Aside from these considerations, there are many other potential consequences which may have a devastating effect on the Internet as we know it.
The effect on the DNS resolvers may be catastrofic: it would require additional spendings to enforce the law for the citizens of a particular country. The spendings will only grow as more and more similar court rulings are handed out (which without a doubt will come eventually). It will become near impossible to uphold a DNS service, and all small DNS resolvers will vanish.
This will open the door to potential abuse. Surely some will try to use such court decisions in their own interests, to gain advantage over competitors or to otherwise make a profit by blocking certain websites.

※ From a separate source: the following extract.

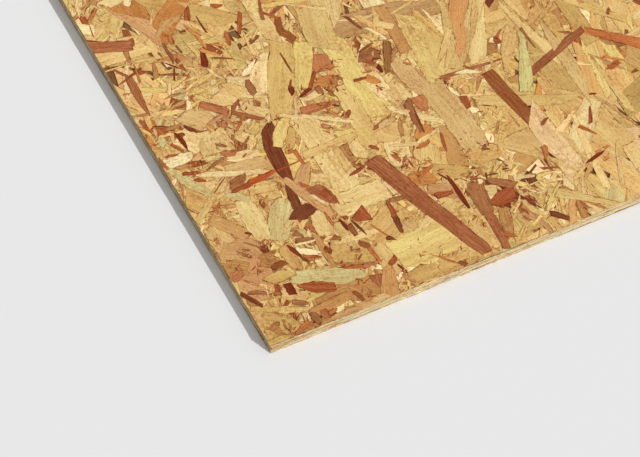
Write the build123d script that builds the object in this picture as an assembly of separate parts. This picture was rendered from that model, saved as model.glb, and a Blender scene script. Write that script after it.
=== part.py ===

Even if we ignore all consequences, it's technically impossible for a DNS resolver to restrict access to a certain web resource without blocking the entire domain where that resource is located. As the result, a huge chunk of the Internet will potentially become unavailable (e.g., the entire drive.google.com domain getting blocked because of one copyright-infringing material on someone's Google drive).
We are against censorship. Intellectual property is a serious matter, and by all means it must be protected, but DNS resolvers are not the ones who should be responsible for that.
We express our support to Quad9 in their legal fight against what we consider an incorrect and dangerous claim. This concerns not just them, and not just DNS providers, but everyone who cares about free Internet.